Basically what I’ve been told is that they looked at the number of majors per faculty member, which is—it seems on the surface to make sense, but they were not looking at the number of student credit hours, the number of students that we actually teach. So, for example, in the economics department, we not only teach economics majors, but we also teach students in the business school, and I personally teach students in the environmental science and policy program. And that was not a factor in deciding where these retrenchments should take place.

So the issue for me is not whether the university should make cuts but where it should make cuts. And I think a lot of the noise, too, around—in these protests has been the idea that the administration should share a lot of the—should share some of the hurt that they’re causing here.

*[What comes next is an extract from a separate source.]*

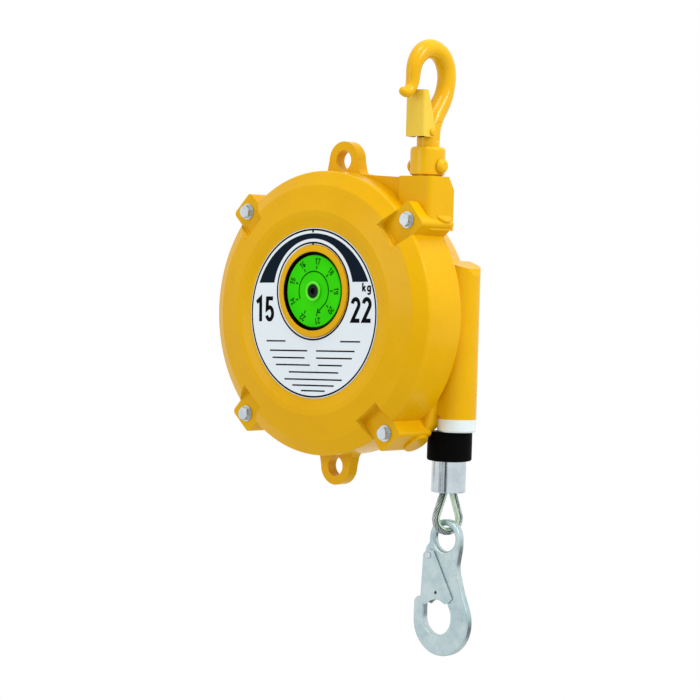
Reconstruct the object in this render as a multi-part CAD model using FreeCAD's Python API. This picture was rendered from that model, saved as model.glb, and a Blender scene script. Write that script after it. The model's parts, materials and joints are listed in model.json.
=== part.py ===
"""Spring tool balancer: cast housing, taper drum, wire rope, swivel safety hook and snap hook.

Everything is drawn in the housing frame: x to the right, y backwards from the label face,
z up, zero on the drum axis.  save() moves each piece so that the origin of the finished
part is the seat of the upper hook, the point that the whole balancer hangs from.
All lengths are millimetres, all angles are degrees.
"""
import FreeCAD, Part
import math
import os

V = FreeCAD.Vector
AXIS_X = V(1, 0, 0)
AXIS_Y = V(0, 1, 0)
AXIS_Z = V(0, 0, 1)

# ---- clearances -----------------------------------------------------------------------
RUN = 0.05                  # radial clearance of a shaft in its bore
FIT = 0.03                  # radial clearance of a part that is pushed in and stays
SEAT = 0.3                  # gap to soft or loosely resting neighbours
EPS = 1.0                   # overshoot of a cutting tool past the face that it opens

# ---- cast housing ---------------------------------------------------------------------
WALL = 4.5
RIM_R = 119.6                        # radius of the clamped rim
PART_Y = 16.8                        # parting plane between front cover and rear case
RIM_BACK_Y = 50.4                    # rear edge of the rim band
DRUM_HOUSE_R = RIM_R - 4.8           # drum housing just behind the rim band
DRUM_HOUSE_Y = RIM_BACK_Y + 2.1
DRUM_HOUSE_TAPER_R = RIM_R - 13.6    # drum housing where its back begins to round
DRUM_HOUSE_TAPER_Y = 76.0
BACK_R = RIM_R - 21.1
BACK_Y = 88.0

# ---- front cover ----------------------------------------------------------------------
LABEL_R = 71.4                       # radius of the recess for the rating plate
LABEL_T = 0.8
RIDGE_R = 86.0                       # raised ring round the label
RIDGE_Y = -2.5
CONE_R = RIM_R - 12.1                # outer end of the shallow cone
CONE_Y = 2.0
CORNER_Y = 9.2                       # where the bevel meets the rim
SPIGOT = 4.0                         # length that the cover reaches into the case
WINDOW_Z = 18.5                      # height of the dial axis over the drum axis
WINDOW_R = 33.0
WINDOW_RING_R = WINDOW_R + 5.6
WINDOW_RING_Y = -1.5

# ---- bolt ears ------------------------------------------------------------------------
EAR_ANGLES = (136.0, 227.0, 40.5, -52.0)
EAR_BOLT_R = RIM_R + 2.4             # distance of each bolt from the drum axis
EAR_END_R = EAR_BOLT_R + 10.5
EAR_IN_R = EAR_BOLT_R - 22.0         # inner end of the flat pad in the cover
EAR_HALF = 13.0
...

And there have been layoffs in the administration, but we don’t feel that cutting the faculty and cutting the very faculty who are dynamic and involved and bring, you know, fresh ideas and innovation into the university should be where those cuts come from.

DESVARIEUX: Okay. Meaghan, I want to turn to you, because you’re a student there, and I can imagine that when you decided to become a student, that you weren’t expecting to also have to organize and fight this fight. So just describe for us in essence what is really motivating you, what is pushing you. Was there a direct experience that happened to you where you realized that you had to speak out about this?

LASALA: Sure. Well, you know, I consider myself to be a place-based student. I live and work here in Portland, Maine. And part of the reason I’m—I’m also a nontraditional student. And part of the reason I decided to go back to school was because I saw that the University of Southern Maine was such an incredible resource here in my home town.

And what I see happening is people being told that they can no longer have a humanities education here, they can no longer have a thriving social sciences department. I think that this is what we’re moving towards, and I really want to stand up for southern Maine’s right to have a thriving university here in our area.

DESVARIEUX: Alright. Meaghan LaSala, also joining us Rachel Bouvier, thank you both for joining us.

BOUVIER: Thank you.

LASALA: Thanks for having us.

DESVARIEUX: And thank you for joining us on The Real News Network.